Nun zählte die Frau jedoch nicht zu den sogenannten „normierten Fällen“, wie die Bürokratie zu sagen pflegte. Sie kassierte nicht Bafög noch lag sie ihren Eltern auf der Tasche. Allein durch eine Halbtagsstelle finanzierte sie ihr Studium. Ihr Vater, ein kleiner Staatsdiener, versicherte die Tochter gleich mit. So kam es denn auch, daß das Paar der erste finanzielle Schock ereilte, als sich herausstellte, daß dadurch ein Ausschluß von sonst üblichen Zahlungen während der gesetzlich vorgeschriebenen Schutzfristen für Mütter vor und nach der Entbindung eintrat. Schockiert hörten beide von diesem Gesetz, das besagte, daß in dieser Zeit Mütter normalerweise, kalendertäglich berechnet, einen Betrag von DM 25.- von der Krankenkasse und die Differenz des kalendertäglichen Arbeitslohnes von ihrem Arbeitgeber erhalten sollten. In unserem Falle verdiente besagte Studentin 1.200.- DM, geteilt durch 30 (Kalendertage). Daraus ergaben sich 40.- DM pro Tag. Das Paar rechnete weiter. Zog die 25.- DM, die normalerweise von der Krankenkasse zu tragen waren, ab, und hatte unterm Strich für den Arbeitgeber pro Tag summa summarum müde DM 15.- pro Tag mal 30 (Kalendertage) = 450.- DM im Monat.

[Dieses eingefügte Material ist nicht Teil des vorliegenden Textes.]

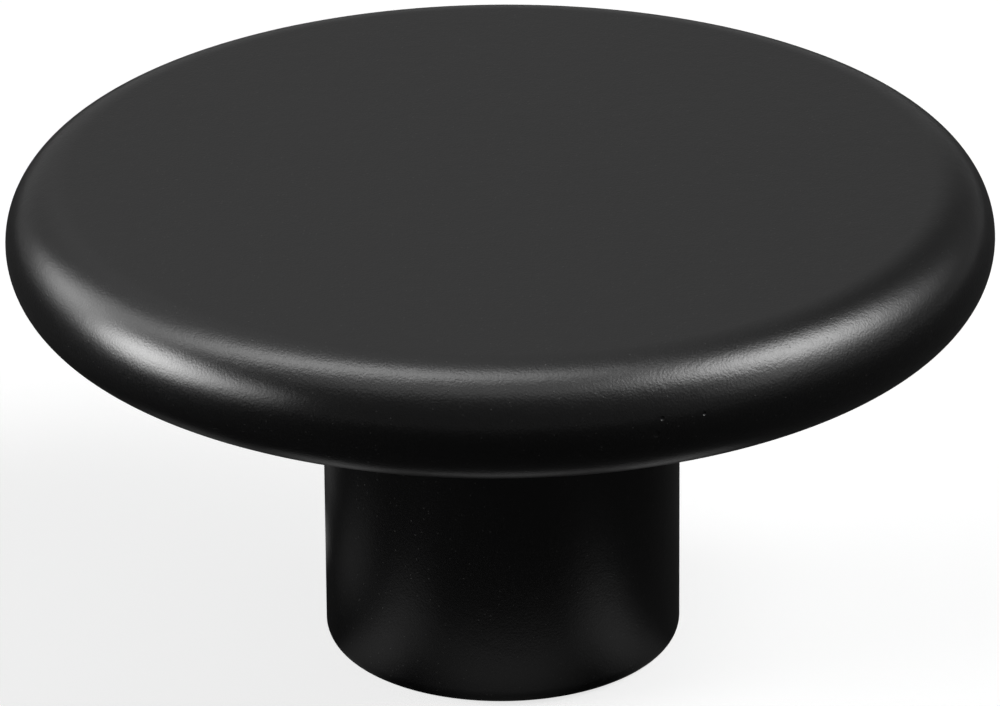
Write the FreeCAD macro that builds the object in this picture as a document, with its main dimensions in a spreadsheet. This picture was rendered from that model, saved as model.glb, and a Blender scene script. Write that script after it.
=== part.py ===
import FreeCAD, Part
import math
import os
import Sketcher

# Cabinet knob, millimetres: a flat round head on a straight round stem, turned in one piece of
# metal. It stands on its stem, as it would on a door's face: the origin is the centre of the
# stem's end, and +Z runs up the axis to the flat top of the head. A machine screw comes through
# the door into the tapped blind hole in the stem.

# Driving dimensions
sizes = {
    "head_diameter": 50.0,
    "head_thickness": 6.25,
    "projection": 25.5,
    "stem_diameter": 18.2,
    "neck_radius": 1.0,
    "foot_radius": 0.85,
    "screw_diameter": 4.0,
    "screw_pitch": 0.7,
    "hole_depth": 14.0,
    "drill_angle": 118.0,
    "mouth_margin": 0.3,
    "mouth_angle": 90.0,
}

doc = FreeCAD.newDocument("cabinet_knob")
sheet = doc.addObject("Spreadsheet::Sheet", "Sizes")
for row, (name, value) in enumerate(sizes.items(), start=1):
    sheet.set(f"A{row}", name)
    sheet.set(f"B{row}", str(value))
    sheet.setAlias(f"B{row}", name)
doc.recompute()


def size(name):
    """The value that the sheet holds under this name."""
    return float(getattr(sheet, name))


def in_sheet(rule):
    """A rule such as "head_diameter / 2" with each size's name led by the sheet's."""
    return " ".join(f"Sizes.{word}" if word in sizes else word for word in rule.split())


def bind(thing, **rules):
    """Ties each named property of a feature to a rule in the sizes' names."""
    for target, rule in rules.items():
        thing.setExpression(target, in_sheet(rule))


def sketch_on(body, name, role):
    """An empty sketch flat on one of the body's own origin planes."""
    sketch = body.newObject("Sketcher::SketchObject", name)
    plane = next(item for item in body.Origin.OriginFeatures if item.Role == role)
    sketch.AttachmentSupport = [(plane, "")]
    sketch.MapMode = "FlatFace"
    return sketch


def name_constraint(sketch, constraint, name, rule):
    """Adds a measured constraint to a sketch and ties it to the sheet."""
    index = sketch.addConstraint(constraint)
    sketch.renameConstraint(index, name)
    bind(sketch, **{f"Constraints.{name}": rule})


def ring_edge(feature, radius, height):
    """The name of the feature's round edge about the axis, at this radius and height."""
    for number, edge in enumerate(feature.Shape.Edges, start=1):
        if not isinstance(edge.Curve, Part.Circle):
            continue
        centre = edge.Curve.Center
        off_axis = math.hypot(centre.x, centre.y)
        if max(off_axis, abs(centre.z - height), abs(edge.Curve.Radius - radius)) < 1e-4:
            return f"Edge{number}"
    raise RuntimeError(f"no round edge of radius {radius} at height {height}")


def round_edge(body, name, base, radius, height, rule):
    """Rounds one edge about the axis by a radius from the sheet."""
    fillet = body.newObject("PartDesign::Fillet", name)
    fillet.Base = (base, [ring_edge(base, radius, height)])
    bind(fillet, Radius=rule)
    doc.recompute()
    return fillet


# The outline from the axis outwards, as it would be turned: the stem's end, the stem's side, the
# underside of the head, the fully rounded rim and the flat top.
knob = doc.addObject("PartDesign::Body", "Body")
knob.Label = "knob"
outline = sketch_on(knob, "Outline", "XZ_Plane")

stem_r = size("stem_diameter") / 2
rim_r = size("head_thickness") / 2
rim_x = size("head_diameter") / 2 - rim_r
top_z = size("projection")
under_z = top_z - size("head_thickness")


def point(across, up):
    """A point of the outline: its distance from the axis and its height."""
    return FreeCAD.Vector(across, up, 0)


rim = Part.ArcOfCircle(
    Part.Circle(point(rim_x, under_z + rim_r), FreeCAD.Vector(0, 0, 1), rim_r),
    -math.pi / 2,
    math.pi / 2,
)
FOOT, SIDE, UNDER, RIM, TOP, AXIS = range(6)
outline.addGeometry(
    [
        Part.LineSegment(point(0, 0), point(stem_r, 0)),
        Part.LineSegment(point(stem_r, 0), point(stem_r, under_z)),
        Part.LineSegment(point(stem_r, under_z), point(rim_x, under_z)),
        rim,
        Part.LineSegment(point(rim_x, top_z), point(0, top_z)),
        Part.LineSegment(point(0, top_z), point(0, 0)),
    ],
    False,
)
START, END, CENTRE = 1, 2, 3
ORIGIN = (-1, 1)
for first, second in ((FOOT, SIDE), (SIDE, UNDER), (TOP, AXIS), (AXIS, FOOT)):
    outline.addConstraint(Sketcher.Constraint("Coincident", first, END, second, START))
outline.addConstraint(Sketcher.Constraint("Coincident", FOOT, START, *ORIGIN))
outline.addConstraint(Sketcher.Constraint("Horizontal", FOOT))
outline.addConstraint(Sketcher.Constraint("Vertical", SIDE))
outline.addConstraint(Sketcher.Constraint("Horizontal", UNDER))
outline.addConstraint(Sketcher.Constraint("Vertical", AXIS))
outline.addConstraint(Sketcher.Constraint("Horizontal", TOP))
outline.addConstraint(Sketcher.Constraint("Tangent", UNDER, END, RIM, START))
outline.addConstraint(Sketcher.Constraint("Tangent", RIM, END, TOP, START))
name_constraint(
    outline,
    Sketcher.Constraint("DistanceX", FOOT, START, FOOT, END, stem_r),
    "stem_reach",
    "stem_diameter / 2",
)
name_constraint(
    outline,
    Sketcher.Constraint("DistanceX", AXIS, END, RIM, CENTRE, rim_x),
    "rim_centre",
    "head_diameter / 2 - head_thickness / 2",
)
name_constraint(
    outline,
    Sketcher.Constraint("DistanceY", UNDER, END, TOP, START, 2 * rim_r),
    "thickness",
    "head_thickness",
)
name_constraint(
    outline,
    Sketcher.Constraint("DistanceY", AXIS, END, AXIS, START, top_z),
    "rise",
    "projection",
)

turned = knob.newObject("PartDesign::Revolution", "Turned")
turned.Profile = outline
turned.ReferenceAxis = (outline, ["V_Axis"])
turned.Angle = 360.0
doc.recompute()

# The head grows out of the stem with a small inside radius, and the stem's end has its sharp
# edge taken off so that it sits flat without marking the door.
neck = round_edge(knob, "Neck", turned, stem_r, under_z, "neck_radius")
foot = round_edge(knob, "Foot", neck, stem_r, 0, "foot_radius")

# The screw's hole: drilled to the tapping size from the stem's end, with the drill's cone at its
# bottom and a countersunk mouth a little wider than the thread.
hole_centre = sketch_on(knob, "HoleCentre", "XY_Plane")
hole_centre.addGeometry(
    Part.Circle(FreeCAD.Vector(0, 0, 0), FreeCAD.Vector(0, 0, 1), size("screw_diameter") / 2),
    False,
)
hole_centre.addConstraint(Sketcher.Constraint("Coincident", 0, CENTRE, *ORIGIN))
name_constraint(
    hole_centre,
    Sketcher.Constraint("Diameter", 0, size("screw_diameter")),
    "thread_circle",
    "screw_diameter",
)
doc.recompute()
hole = knob.newObject("PartDesign::Hole", "ScrewHole")
hole.Profile = hole_centre
hole.Reversed = True
hole.DepthType = "Dimension"
hole.DrillPoint = "Angled"
hole.HoleCutType = "Countersink"
hole.HoleCutCustomValues = True
bind(
    hole,
    Diameter="screw_diameter - screw_pitch",
    Depth="hole_depth",
    DrillPointAngle="drill_angle",
    HoleCutDiameter="screw_diameter + 2 * mouth_margin",
    HoleCutCountersinkAngle="mouth_angle",
)
doc.recompute()

# Each step must have worked, and cut or added metal where it should.
for item in doc.Objects:
    if "Invalid" in item.State or "Error" in item.State:
        raise RuntimeError(f"{item.Name} failed: {item.State}")
if not turned.Shape.Volume < neck.Shape.Volume:
    raise RuntimeError("the neck's radius added no metal")
if not foot.Shape.Volume < neck.Shape.Volume:
    raise RuntimeError("the stem's edge wasn't rounded")
drilled = math.pi / 4 * (size("screw_diameter") - size("screw_pitch")) ** 2 * size("hole_depth")
if not foot.Shape.Volume - hole.Shape.Volume > drilled:
    raise RuntimeError("the screw's hole wasn't cut to its depth")

os.makedirs("parts", exist_ok=True)
for body in doc.findObjects("PartDesign::Body"):
    shape = body.Shape
    if shape.isNull() or not shape.isValid() or len(shape.Solids) != 1:
        raise RuntimeError(f"{body.Label} isn't one valid solid")
    shape.exportStep(os.path.join("parts", body.Label + ".step"))
    box = shape.optimalBoundingBox(True, False)
    print(body.Label, "volume", round(shape.Volume, 1), "mm3")
    print(body.Label, "box", round(box.XLength, 3), round(box.YLength, 3), round(box.ZLength, 3))
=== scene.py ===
import math

import bpy
import numpy as np
from bpy.props import FloatProperty, FloatVectorProperty, PointerProperty
from mathutils import Matrix, Vector


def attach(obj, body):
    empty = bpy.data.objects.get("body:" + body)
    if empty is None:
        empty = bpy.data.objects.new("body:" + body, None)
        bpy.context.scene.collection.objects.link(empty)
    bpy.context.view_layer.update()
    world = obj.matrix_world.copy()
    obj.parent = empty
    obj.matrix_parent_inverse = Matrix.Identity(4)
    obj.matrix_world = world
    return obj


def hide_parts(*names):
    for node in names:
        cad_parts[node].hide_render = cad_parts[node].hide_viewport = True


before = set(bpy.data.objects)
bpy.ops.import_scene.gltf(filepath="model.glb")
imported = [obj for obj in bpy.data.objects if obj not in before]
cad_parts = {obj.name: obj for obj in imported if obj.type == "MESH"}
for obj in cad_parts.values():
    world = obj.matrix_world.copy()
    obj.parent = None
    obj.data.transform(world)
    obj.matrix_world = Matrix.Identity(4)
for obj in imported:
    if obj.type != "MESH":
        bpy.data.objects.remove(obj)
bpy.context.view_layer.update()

# Cabinet knob, metres: a flat round head on a round stem, turned in one piece and painted black,
# with a tapped hole up the stem. It stands on its stem's foot, at the origin, and +Z is its axis.

bl_info = {
    "name": "Cabinet knob",
    "version": (1, 0, 0),
    "blender": (4, 5, 0),
    "location": "3D View > Sidebar > Knob",
    "description": "Makes a black painted cabinet knob with a tapped hole, and the studio round it",
    "category": "Object",
}

MM = 0.001
FULL_TURN = 2 * math.pi


# Sizes and colours that a user may change.


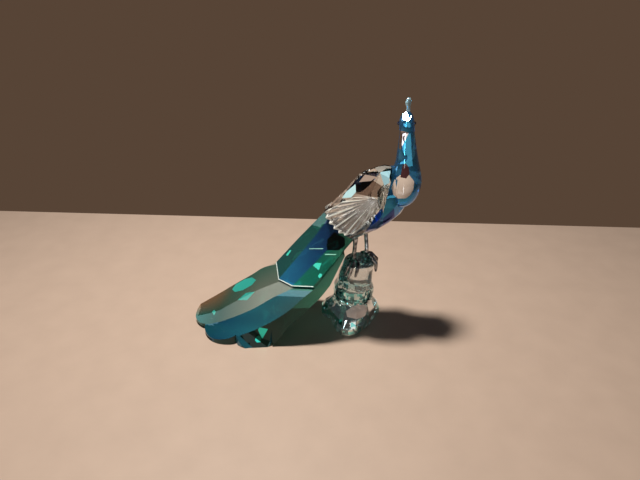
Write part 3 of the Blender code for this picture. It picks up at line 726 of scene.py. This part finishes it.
# %% Flashes of the tail
# The flashes are patches cut into the top and side faces, where they stand for small facets of the underside
# seen through the crystal. A glow patch is a painted flash of light, a foil patch a small tinted mirror, and
# a near-black patch in the crystal a painted dark reflection. Each has its corners, the way it looks, its
# tint and its material slot, and some a depth.
TOP_OUT = (-0.50, -0.50, 0.70)
SIDE_OUT = (-0.08, -0.96, 0.28)
TURQUOISE = (0.03, 0.34, 0.29)
FOIL_TURQUOISE = (0.06, 0.86, 0.76)
SEA_GREEN = (0.06, 0.62, 0.50)
PALE_GREEN = (0.35, 0.72, 0.60)
NEAR_BLACK = (0.002, 0.01, 0.01)
# The pale tint of the coverts' rim is a painted highlight.
RIM_HIGHLIGHT = (0.80, 0.92, 0.90)
TRAIN_FLASHES = [
    ([(-75.6, 9.4, 18.0), (-73.1, 11.2, 20.9), (-67.0, 10.4, 25.2), (-61.9, 8.3, 27.7), (-59.0, 5.2, 27.7),
      (-61.6, 4.4, 24.5), (-67.7, 5.2, 20.2), (-73.3, 6.9, 17.6)], TOP_OUT, TURQUOISE, GLOW),
    ([(-71.1, 1.8, 14.9), (-65.5, 2.6, 19.7), (-59.4, 0.1, 22.4), (-64.4, -2.3, 17.7)],
     TOP_OUT, TURQUOISE, GLOW, 3.0 * MM),
    ([(-88.1, 1.3, 6.0), (-86.9, 2.3, 6.9), (-85.4, 0.6, 6.6), (-86.2, -1.8, 5.9)], TOP_OUT, TURQUOISE, GLOW),
    ([(-55.6, -22.3, 9.9), (-54.8, -21.8, 11.6), (-49.6, -22.9, 11.0), (-53.4, -24.3, 4.4)],
     SIDE_OUT, FOIL_TURQUOISE, FOIL),
    ([(-57.6, -24.2, 3.9), (-56.9, -23.5, 5.6), (-55.1, -23.3, 6.6), (-53.9, -23.8, 5.4), (-54.2, -24.7, 2.8),
      (-56.4, -24.8, 2.6)], SIDE_OUT, FOIL_TURQUOISE, FOIL),
]
COVERTS_FLASHES = [
    ([(-22.8, -9.7, 46.8), (-21.4, -9.5, 48.4), (-17.9, -11.5, 49.5), (-19.3, -13.8, 45.9)],
     TOP_OUT, SEA_GREEN, GLOW),
    ([(-19.9, -16.3, 43.7), (-18.8, -15.7, 45.0), (-17.2, -16.7, 45.2), (-17.4, -17.4, 43.2),
      (-18.8, -17.3, 42.6)], TOP_OUT, SEA_GREEN, GLOW),
    ([(-39.5, 4.4, 46.1), (-37.0, 4.6, 49.4), (-36.2, 3.9, 49.3), (-38.4, 3.3, 46.1)],
     TOP_OUT, SEA_GREEN, GLOW),
    ([(-15.0, -6.8, 58.1), (-14.4, -5.2, 61.9), (-10.5, -5.3, 66.4), (-4.7, -9.3, 64.6), (-4.7, -11.5, 60.8),
      (-7.9, -11.6, 57.9), (-14.4, -8.4, 56.2)], TOP_OUT, NEAR_BLACK, CRYSTAL, 2.5 * MM),
    ([(-25.2, -2.6, 54.5), (-17.0, -6.6, 56.6), (-17.0, -6.8, 56.2), (-25.2, -2.8, 54.1)],
     TOP_OUT, PALE_GREEN, GLOW),
    ([(-15.9, -9.0, 54.1), (-9.6, -12.2, 55.8), (-9.6, -12.5, 55.5), (-15.9, -9.4, 53.8)],
     TOP_OUT, PALE_GREEN, GLOW),
]

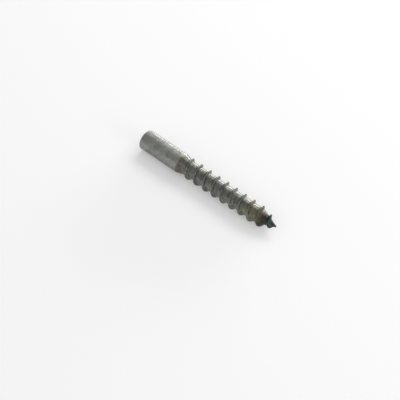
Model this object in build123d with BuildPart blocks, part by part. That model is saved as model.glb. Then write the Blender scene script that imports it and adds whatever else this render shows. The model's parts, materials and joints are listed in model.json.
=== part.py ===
from build123d import *
from math import ceil, cos, pi, radians, sin, tan
import os

# Headless lag screw, in millimetres: a plain shank with a chamfered end, a short neck cone, and a
# coarse right-hand wood thread that runs in on the neck and down a gimlet point.
# The screw lies on its side: its axis is X, the plain end is at the origin and the point is at +X.

# Plain shank and neck
overall_length = 76.2          # plain end to point
shank_diameter = 9.525
shank_length = 21.7            # plain end to the start of the neck cone
end_chamfer = 0.5              # 45 degree chamfer round the plain end
neck_length = 4.6              # cone from the shank down to the root of the thread

# Thread: one start, right-hand
thread_diameter = 9.525        # over the crests
root_diameter = 7.0            # the core between the ridges
thread_pitch = 5.08
crest_width = 0.3              # flat along the top of the ridge
flank_angle = 30.0             # each flank, from square to the axis
run_in_setback = 3.3           # how far before the neck's end the ridge begins, on the neck cone
run_in_angle = 212.0           # where round the axis it begins, from +Y towards +Z
run_in_turns = 0.5             # turns over which the ridge rises to full height
run_out_turns = 0.35           # turns over which it falls away beside the tip

# Gimlet point
point_angle = 20.0             # between the core cone and the axis
tip_radius = 0.4               # round end of the core cone
point_ridge_height = 1.35      # ridge above the core cone
bare_tip = 1.4                 # point to the middle of the ridge where it ends

# How the ridge is rooted in the core
sunk_depth = 0.1               # both ends of the ridge stop this far under the core's surface
root_share = 0.7               # the ridge reaches in to this share of the core's radius
stations_per_turn = 16         # sections that shape one turn of the ridge

shank_radius = shank_diameter / 2
thread_radius = thread_diameter / 2
root_radius = root_diameter / 2
neck_end = shank_length + neck_length
thread_start = neck_end - run_in_setback
thread_turns = (overall_length - bare_tip - thread_start) / thread_pitch

# The core cone is tangent to the round tip
point_slope = tan(radians(point_angle))
tip_center = overall_length - tip_radius
tangent_x = tip_center + tip_radius * sin(radians(point_angle))
tangent_radius = tip_radius * cos(radians(point_angle))
point_start = tangent_x - (root_radius - tangent_radius) / point_slope


def ridge_place(turn):
    """Distance from the plain end to the middle of the ridge, after this many turns of the thread."""
    return thread_start + thread_pitch * turn


def core_radius(x):
    """Radius of the core at a distance x from the plain end."""
    if x < neck_end:
        fall = max(x - shank_length, 0) / neck_length
        return shank_radius + (root_radius - shank_radius) * fall
    if x < point_start:
        return root_radius
    return tangent_radius + (tangent_x - x) * point_slope


def crest_radius(turn):
    """Radius of the ridge's crest: it runs in, stays inside the thread's diameter, and runs out."""
    rise = min(turn / run_in_turns, (thread_turns - turn) / run_out_turns, 1)
    height = (point_ridge_height + sunk_depth) * sin(rise * pi / 2)
    return min(core_radius(ridge_place(turn)) - sunk_depth + height, thread_radius)


def ridge_section(turn):
    """Corners of the ridge's section, each as distance along the axis and radius."""
    slope = tan(radians(flank_angle))
    half_crest = crest_width / 2
    crest = crest_radius(turn)
    core = core_radius(ridge_place(turn))
    reach = half_crest + (crest - core) * slope
    rear_foot = core_radius(ridge_place(turn) - reach) * root_share
    front_foot = core_radius(ridge_place(turn) + reach) * root_share
    return [
        (-half_crest - (crest - rear_foot) * slope, rear_foot),
        (-half_crest, crest),
        (half_crest, crest),
        (half_crest + (crest - front_foot) * slope, front_foot),
    ]


def section_plane(turn):
    """Plane through the axis that holds the ridge's section: X along the axis, Y away from it."""
    angle = radians(run_in_angle + 360 * turn)
    return Plane(origin=(ridge_place(turn), 0, 0), x_dir=(1, 0, 0), z_dir=(0, -sin(angle), cos(angle)))


# The ridge: one loft for each turn, through sections that turn about the axis
ridge_turns = []
for first_turn in range(ceil(thread_turns)):
    span = min(1, thread_turns - first_turn)
    stations = ceil(span * stations_per_turn)
    with BuildPart() as ridge_turn:
        for station in range(stations + 1):
            turn = first_turn + span * station / stations
            with BuildSketch(section_plane(turn)):
                with BuildLine():
                    Polyline(*ridge_section(turn), close=True)
                make_face()
        loft()
    ridge_turns.append(ridge_turn.part)

# The screw: the turned core, with the ridge on it
with BuildPart() as lag_screw:
    with BuildSketch(Plane.XZ):
        with BuildLine():
            tip = CenterArc((tip_center, 0), tip_radius, start_angle=0, arc_size=90 - point_angle)
            Polyline(
                tip @ 1,
                (point_start, root_radius),
                (neck_end, root_radius),
                (shank_length, shank_radius),
                (0, shank_radius),
                (0, 0),
                tip @ 0,
            )
        make_face()
    revolve(axis=Axis.X)
    chamfer(lag_screw.edges().filter_by(GeomType.CIRCLE).sort_by(Axis.X)[0], end_chamfer)
    add(ridge_turns)

lag_screw.part.label = "lag_screw"

os.makedirs("parts", exist_ok=True)
export_step(lag_screw.part, "parts/lag_screw.step")
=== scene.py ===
import json
import logging
import math
from collections.abc import Mapping, Sequence
from dataclasses import dataclass
from enum import Enum
from typing import Any, Union

import bpy
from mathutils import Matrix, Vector


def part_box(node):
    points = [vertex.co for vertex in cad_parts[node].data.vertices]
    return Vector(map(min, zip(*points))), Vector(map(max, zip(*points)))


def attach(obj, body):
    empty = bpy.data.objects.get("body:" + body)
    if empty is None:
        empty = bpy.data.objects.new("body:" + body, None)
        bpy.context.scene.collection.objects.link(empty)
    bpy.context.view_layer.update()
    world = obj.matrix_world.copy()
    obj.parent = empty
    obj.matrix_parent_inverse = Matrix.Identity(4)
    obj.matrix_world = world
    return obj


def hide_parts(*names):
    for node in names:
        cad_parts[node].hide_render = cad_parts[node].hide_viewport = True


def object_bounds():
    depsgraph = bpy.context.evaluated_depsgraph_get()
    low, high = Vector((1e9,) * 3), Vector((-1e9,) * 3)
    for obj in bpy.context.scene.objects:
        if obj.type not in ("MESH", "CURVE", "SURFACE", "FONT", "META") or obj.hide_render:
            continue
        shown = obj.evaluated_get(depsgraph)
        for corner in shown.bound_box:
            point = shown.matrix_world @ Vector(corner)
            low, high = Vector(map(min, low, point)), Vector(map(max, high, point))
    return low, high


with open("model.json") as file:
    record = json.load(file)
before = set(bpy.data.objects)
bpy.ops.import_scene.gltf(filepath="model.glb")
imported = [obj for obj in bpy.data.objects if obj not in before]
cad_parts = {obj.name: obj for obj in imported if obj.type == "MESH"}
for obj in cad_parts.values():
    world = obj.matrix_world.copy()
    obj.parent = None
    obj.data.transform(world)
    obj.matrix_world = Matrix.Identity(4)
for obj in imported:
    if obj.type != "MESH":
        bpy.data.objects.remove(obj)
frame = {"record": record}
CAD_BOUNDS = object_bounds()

log = logging.getLogger("lag_screw")

MM = 0.001
NODE = "lag_screw"
RIDGE_ATTRIBUTE = "ridge_height"
HALF_TURN = 0.5

Color = tuple[float, float, float, float]
Operand = Union["Value", float, int]
Paint = Union["Value", Color]

WHITE: Color = (1.0, 1.0, 1.0, 1.0)


# --- Node graphs ---


class Blend(Enum):
    """How one colour is laid on another."""

    MIX = "MIX"
    MULTIPLY = "MULTIPLY"


@dataclass(frozen=True)
class Value:
    """An output socket that takes part in sums, so that node maths reads as plain maths."""

    graph: "Graph"
    socket: bpy.types.NodeSocket

    def __add__(self, other: Operand) -> "Value":
        """Sum of the two."""
        return self.graph.math("ADD", self, other)

    def __radd__(self, other: Operand) -> "Value":
        """Sum of the two, the other first."""
        return self.graph.math("ADD", other, self)

    def __sub__(self, other: Operand) -> "Value":
        """This less the other."""
        return self.graph.math("SUBTRACT", self, other)

    def __rsub__(self, other: Operand) -> "Value":
        """The other less this."""
        return self.graph.math("SUBTRACT", other, self)

    def __mul__(self, other: Operand) -> "Value":
        """Product of the two."""
        return self.graph.math("MULTIPLY", self, other)

    def __rmul__(self, other: Operand) -> "Value":
        """Product of the two, the other first."""
        return self.graph.math("MULTIPLY", other, self)

    def __truediv__(self, other: Operand) -> "Value":
        """This over the other."""
        return self.graph.math("DIVIDE", self, other)

    def __rtruediv__(self, other: Operand) -> "Value":
        """The other over this."""
        return self.graph.math("DIVIDE", other, self)

    def __abs__(self) -> "Value":
        """This without its sign."""
        return self.graph.math("ABSOLUTE", self)

    def __gt__(self, other: Operand) -> "Value":
        """1 where this is greater than the other, else 0."""
        return self.graph.math("GREATER_THAN", self, other)

    def __lt__(self, other: Operand) -> "Value":
        """1 where this is less than the other, else 0."""
        return self.graph.math("LESS_THAN", self, other)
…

So sehr sie dies auch drehten und wendeten, die private Kasse zahlte nichts, es blieb bei den 450.- DM vom Arbeitgeber. Unser Paar nun fragte sich, wie man denn die Zeit von drei Monaten, die sich durch erhöhte Ausgaben auszeichnete, überbrücken könnte, und das mit einer kläglichen monatlichen Summe in genannter Höhe. Kurz flammte wieder Optimismus in ihnen auf. „Nun, solch eine Lücke kann es doch in unserem hochgelobten sozialen Netz nicht geben“, sprachen sie und zogen aus, um ihr Unglück zu mildern.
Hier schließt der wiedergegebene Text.